- _GIVEN TASK_: Starting at the line containing "of the sofa", please quote every line up to and including the line containing "obj.matrix_parent_inverse = Matrix.Identity(4)", exactly, and nothing beyond.
--- start ---
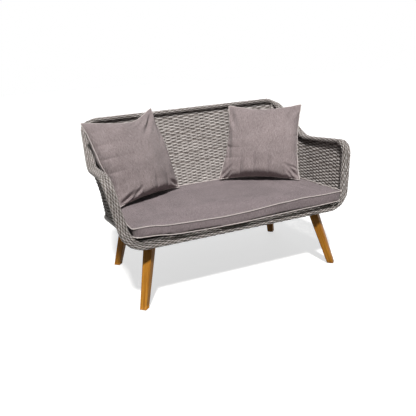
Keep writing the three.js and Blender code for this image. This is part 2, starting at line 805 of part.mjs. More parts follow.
function legPlate(plan) {
  const centre = legCentreAt(plan, legTop);
  const plate = new THREE.BoxGeometry(legPlateSide, legPlateSide, legPlateThickness);
  plate.translate(centre.x, centre.y, plateBottom + legPlateThickness / 2);
  const hole = uprightCylinder(centre, boltRadius + fit, plateBottom - overrun, railBottom + overrun);
  return cut(plate, hole);
}

function legRail() {
  const frontY = -seatFrontReach + wrapRadius + fit;
  const rearY = tubCornerReach + seatTubeRadius / 2;
  const outline = rectangle(legRailWidth / 2, legRailHeight / 2);
  outline.holes.push(rectangle(legRailWidth / 2 - legRailWall, legRailHeight / 2 - legRailWall));
  const rail = new THREE.ExtrudeGeometry(outline, { depth: rearY - frontY, bevelEnabled: false });
  rail.rotateX(Math.PI / 2);
  rail.translate(legRailHalfSpacing, rearY, (railTop + railBottom) / 2);
  const holes = legPlans.map((plan) =>
    uprightCylinder(legCentreAt(plan, legTop), boltRadius + fit, railBottom - overrun, railBottom + overrun),
  );
  return cut(rail, ...holes);
}

function rectangle(halfWidth, halfHeight) {
  const shape = new THREE.Shape();
  shape.moveTo(-halfWidth, -halfHeight);
  shape.lineTo(halfWidth, -halfHeight);
  shape.lineTo(halfWidth, halfHeight);
  shape.lineTo(-halfWidth, halfHeight);
  shape.closePath();
  return shape;
}

function nut(centre, bottom) {
  const body = uprightCylinder(centre, nutAcross / 2 / Math.cos(Math.PI / 6), bottom, bottom + nutHeight, 6);
  return cut(body, uprightCylinder(centre, boltRadius + fit, bottom - overrun, bottom + nutHeight + overrun));
}

function addLegs() {
  addPair('leg_rail', legRail(), frameFinish);
  const nutBottom = railBottom + legRailWall + fit;
  for (const plan of legPlans) {
    const top = legCentreAt(plan, legTop);
    const bolt = uprightCylinder(top, boltRadius, legTop - boltDepth, nutBottom + nutHeight + fit);
    const glide = uprightCylinder(legCentreAt(plan, glideHeight + fit), glideRadius, 0, glideHeight);
    addPair(`${plan.name}_leg`, leg(plan), woodFinish);
    addPair(`${plan.name}_leg_plate`, legPlate(plan), frameFinish);
    addPair(`${plan.name}_leg_bolt`, bolt, zincFinish);
    addPair(`${plan.name}_leg_nut`, nut(top, nutBottom), zincFinish);
    addPair(`${plan.name}_leg_glide`, glide, glideFinish);
  }
}

// Seat cushion: a plan outline with round corners, drawn in between its two pipings
function cushionOutline(inset, taperShare = 0) {
  const front = -seatCushionFrontReach + inset + taperShare * seatCushionEndTaper;
  const back = seatCushionBackReach - inset - taperShare * seatCushionEndTaper;
  const frontHalf = seatCushionHalfWidth - inset - taperShare * seatCushionSideTaper;
  const backHalf = frontHalf - seatCushionBackTaper;
  const cornerRadius = seatCushionFrontCorner + taperShare * seatCushionCornerTuck;
  const frontRadius = Math.max(cornerRadius - inset, pipingRadius);
  const backRadius = Math.max(seatCushionRearCorner - inset, pipingRadius);
  const right = [
    ...roundCorner(frontHalf - frontRadius, front + frontRadius, frontRadius, -Math.PI / 2),
    ...edgePoints([frontHalf, front + frontRadius], [backHalf, back - backRadius]),
    ...roundCorner(backHalf - backRadius, back - backRadius, backRadius, 0),
    ...edgePoints([backHalf - backRadius, back], [-(backHalf - backRadius), back]),
  ];
  const left = [
    ...roundCorner(-(backHalf - backRadius), back - backRadius, backRadius, Math.PI / 2),
    ...edgePoints([-backHalf, back - backRadius], [-frontHalf, front + frontRadius]),
    ...roundCorner(-(frontHalf - frontRadius), front + frontRadius, frontRadius, Math.PI),
    ...edgePoints([-(frontHalf - frontRadius), front], [frontHalf - frontRadius, front]),
  ];
  return [...right, ...left];
}

const roundCorner = (x, y, radius, startTurn) =>
  Array.from({ length: cushionCornerSteps + 1 }, (_, i) => {
    const turn = startTurn + ((Math.PI / 2) * i) / cushionCornerSteps;
    return [x + radius * Math.cos(turn), y + radius * Math.sin(turn)];
  });

const edgePoints = ([x0, y0], [x1, y1]) =>
  Array.from({ length: cushionEdgeSteps - 1 }, (_, i) => {
    const share = (i + 1) / cushionEdgeSteps;
    return [mix(x0, x1, share), mix(y0, y1, share)];
  });

const ringAtHeight = (outline, height) => outline.map(([x, y]) => point(x, y, height));

// Its belly lies on the deck, and its sides slope in towards the rounded foot of the tub
const seatCushionBelly = seatCushionBottom - deckHeight - weaveRelief - weaveThickness / 2 - 2 * fit;

function seatCushion() {
  const pipeRoom = pipingRadius + fit;
  const middle = (seatCushionTop + seatCushionBottom) / 2;
  const crownRings = crownShares.map((share) => {
    const rise = Math.sin((share * Math.PI) / 2);
    const inset = share * seatCushionBackReach;
    return {
      top: ringAtHeight(cushionOutline(inset), seatCushionTop + seatCushionCrown * rise),
      bottom: ringAtHeight(cushionOutline(inset, 1), seatCushionBottom - seatCushionBelly * rise),
    };
  });
  return loft([
    ...crownRings.toReversed().map((ring) => ring.bottom),
    ringAtHeight(cushionOutline(pipeRoom, 1), seatCushionBottom - fit),
    ringAtHeight(cushionOutline(pipeRoom, 1), seatCushionBottom + pipeRoom),
    ringAtHeight(cushionOutline(seatCushionWaist, 1 / 2), middle),
    ringAtHeight(cushionOutline(pipeRoom), seatCushionTop - pipeRoom),
    ringAtHeight(cushionOutline(pipeRoom), seatCushionTop + fit),
    ...crownRings.map((ring) => ring.top),
  ]);
}

// A cord sewn into a seam: a thin closed loop along a flat outline
function pipingLoop(seam, seamNormal) {
  const rings = seam.map((p, i) => {
    const next = seam[(i + 1) % seam.length];
    const previous = seam[(i + seam.length - 1) % seam.length];
    const along = next.clone().sub(previous).normalize();
    return placeSection(frameSample(p, along, seamNormal), circleOutline(pipingRadius, pipingSides));
  });
  const triangles = [];
  rings.forEach((_, i) => {
    pushBand(triangles, i * pipingSides, ((i + 1) % rings.length) * pipingSides, pipingSides);
  });
  return closedGeometry(rings.flat(), triangles);
}

function addSeatCushion() {
  const topSeam = ringAtHeight(cushionOutline(0), seatCushionTop);
  const bottomSeam = ringAtHeight(cushionOutline(0, 1), seatCushionBottom);
  addPiece('seat_piping_bottom', pipingLoop(bottomSeam, upwards), pipingFinish);
  return [
    addPiece('seat_cushion', seatCushion(), fabricFinish),
    addPiece('seat_piping_top', pipingLoop(topSeam, upwards), pipingFinish),
  ];
}

// Scatter cushions: square, with hollowed edges, drawn-out ears and a soft crown on both faces
function scatterSeam(inset) {
  const half = scatterSide / 2;
  const seam = [];
  for (let side = 0; side < 4; side += 1) {
    const turn = (side * Math.PI) / 2;
    for (let i = 0; i < scatterEdgeSteps; i += 1) {
      const share = i / scatterEdgeSteps;
      const hollow = scatterEdgeHollow * Math.sin(Math.PI * share) ** hollowSoftness;
      const ear = i === 0 ? scatterEarReach : 0;
      const reach = half - hollow - inset + ear;
      const along = mix(-half - ear + inset, half - inset, share);
      const [a, b] = [along, -reach];
      seam.push(point(a * Math.cos(turn) - b * Math.sin(turn), 0, a * Math.sin(turn) + b * Math.cos(turn)));
    }
  }
  return seam;
}

// How full the cushion is at a share of the way from its middle to its edge
const scatterFullness = (share) => (1 - Math.abs(share) ** swellSquareness) ** swellSoftness;

function scatterCushion() {
  const seam = scatterSeam(pipingRadius + bendClearance);
  const ringsOn = (side) =>
    scatterRingShares.map((share) =>
      seam.map((p) => {
        const reach = Math.max(Math.abs(p.x), Math.abs(p.z));
        const fullness = scatterFullness((share * p.x) / reach) * scatterFullness((share * p.z) / reach);
        return point(p.x * share, (-side * fullness * scatterThickness) / 2, p.z * share);
      }),
    );
  const front = ringsOn(1);
  return loft([...ringsOn(-1).toReversed(), seam, ...front]);
}

// The cushion's outer top ear reaches towards the arm and its inner top ear towards the back rail
function scatterPlace({ side, armGap, turn, lean, roll }) {
  const [turned, leaned] = [turn, lean].map(THREE.MathUtils.degToRad);
  const half = scatterSide / 2;
  const earAcross = half * (Math.cos(turned) + Math.sin(leaned) * Math.sin(turned));
  const earBack = half * (Math.sin(turned) + Math.sin(leaned) * Math.cos(turned));
  const place = new THREE.Group();
  place.position.x = side * (armBendHalfWidth - armGap - earAcross);
  place.position.y = backTopReach - wrapRadius - scatterRailGap - earBack;
  place.position.z = backTopHeight;
  place.rotation.order = 'ZXY';
  place.rotation.set(-leaned, side * THREE.MathUtils.degToRad(roll), -side * turned);
  return place;
}

// How far a piece can come down before it meets the pieces below
function dropTo(pieces, falling) {
  const ray = new THREE.Raycaster();
  const corners = falling.geometry.getAttribute('position');
  let drop = Infinity;
  for (let i = 0; i < corners.count; i += 1) {
    const corner = falling.localToWorld(point().fromBufferAttribute(corners, i));
    ray.set(corner, point(0, 0, -1));
    const [hit] = ray.intersectObjects(pieces);
    drop = Math.min(drop, hit ? hit.distance : Infinity);
  }
  return drop;
}

function addScatterCushions(seatPieces) {
  for (const plan of scatterPlans) {
    const place = scatterPlace(plan);
    const cushion = addPiece(`scatter_cushion_${plan.name}`, scatterCushion(), fabricFinish);
    const cord = pipingLoop(scatterSeam(0), towardsFront);
    const piping = addPiece(`scatter_piping_${plan.name}`, cord, pipingFinish);
    place.add(cushion, piping);
    sofa.add(place);
    place.updateMatrixWorld(true);
    place.position.z -= Math.min(dropTo(seatPieces, cushion), dropTo(seatPieces, piping)) - fit;
  }
}

addRim();
addSeatFrame();
addWall();
addCornerPosts();
addBackStays();
addDeck();
addLegs();
addScatterCushions(addSeatCushion());

// The origin goes under the middle of the sofa
const extent = new THREE.Box3().setFromObject(sofa);
sofa.position.y = -(extent.min.y + extent.max.y) / 2;
sofa.position.x = -(extent.min.x + extent.max.x) / 2;

export default sofa;
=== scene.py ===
import math

import bmesh
import bpy
import numpy as np
from mathutils import Matrix, Vector


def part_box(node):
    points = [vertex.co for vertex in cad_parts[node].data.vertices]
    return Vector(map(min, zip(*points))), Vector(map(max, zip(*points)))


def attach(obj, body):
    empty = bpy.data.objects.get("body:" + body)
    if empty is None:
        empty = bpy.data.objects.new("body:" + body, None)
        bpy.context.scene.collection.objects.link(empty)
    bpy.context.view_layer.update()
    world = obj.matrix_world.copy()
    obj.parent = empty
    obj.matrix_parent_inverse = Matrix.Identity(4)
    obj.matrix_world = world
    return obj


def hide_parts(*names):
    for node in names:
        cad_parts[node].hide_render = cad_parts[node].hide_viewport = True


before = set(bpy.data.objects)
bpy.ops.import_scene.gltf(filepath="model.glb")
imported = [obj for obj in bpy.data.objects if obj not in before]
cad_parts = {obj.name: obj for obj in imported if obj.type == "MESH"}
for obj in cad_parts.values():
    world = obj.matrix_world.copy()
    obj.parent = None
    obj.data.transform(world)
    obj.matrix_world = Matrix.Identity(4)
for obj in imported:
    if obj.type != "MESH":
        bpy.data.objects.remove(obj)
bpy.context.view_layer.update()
scene = bpy.context.scene
mm = 0.001
up = np.array([0.0, 0.0, 1.0])

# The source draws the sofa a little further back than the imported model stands
frontInSource = -336
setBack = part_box("front_rail_wrap")[0].y / mm - frontInSource


def spot(x, y, z):
    return np.array([x, y + setBack, z]) * mm


def unit(v):
    return v / np.linalg.norm(v, axis=-1, keepdims=True)


def mix(a, b, share):
    return a + (b - a) * share


def squareTo(across, along):
    return unit(across - np.sum(across * along, axis=-1, keepdims=True) * along)


def mirrored(p):
    return np.asarray(p) * (-1, 1, 1)


def runOf(line):
    # The running length at each point of a line
    return np.concatenate([[0], np.cumsum(np.linalg.norm(np.diff(line, axis=0), axis=1))])


def sampled(at, run, table):
    # The columns of a table, read between its rows
    return np.stack([np.interp(at, run, column) for column in table.T], -1)


def tuned(target, **settings):
    for key, value in settings.items():
        setattr(target, key, value)
    return target


def addObject(name, data):
    made = bpy.data.objects.new(name, data)
    scene.collection.objects.link(made)
    return made


# ---- camera and light

camera = {
    "spot": (-1065.879, -2501.419, 1165.405), "yaw": 22.174, "pitch": -17.215, "roll": -3.784,
    "lens": 46.67, "sensor": 36,
}
lamps = {
    "sun": {"spot": (-0.60, -1.71, 2.37), "aim": 0, "strength": 4.4, "spread": 5, "colour": (1.0, 0.985, 0.96)},
    "fill": {"spot": (-0.9, -2.8, 2.6), "aim": 0.4, "strength": 3, "size": 2.0, "colour": (0.93, 0.97, 1.0)},
    "behind": {"spot": (1.2, 3.4, 2.2), "aim": 0.4, "strength": 16, "size": 2.5, "colour": (0.96, 0.98, 1.0)},
}
sky = {"above": 0.24, "horizon": 0.03, "colour": (0.95, 0.98, 1.0, 1)}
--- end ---
- _RESULT FOR THIS EXERCISE_:
// The origin goes under the middle of the sofa
const extent = new THREE.Box3().setFromObject(sofa);
sofa.position.y = -(extent.min.y + extent.max.y) / 2;
sofa.position.x = -(extent.min.x + extent.max.x) / 2;

export default sofa;
=== scene.py ===
import math

import bmesh
import bpy
import numpy as np
from mathutils import Matrix, Vector


def part_box(node):
    points = [vertex.co for vertex in cad_parts[node].data.vertices]
    return Vector(map(min, zip(*points))), Vector(map(max, zip(*points)))


def attach(obj, body):
    empty = bpy.data.objects.get("body:" + body)
    if empty is None:
        empty = bpy.data.objects.new("body:" + body, None)
        bpy.context.scene.collection.objects.link(empty)
    bpy.context.view_layer.update()
    world = obj.matrix_world.copy()
    obj.parent = empty
    obj.matrix_parent_inverse = Matrix.Identity(4)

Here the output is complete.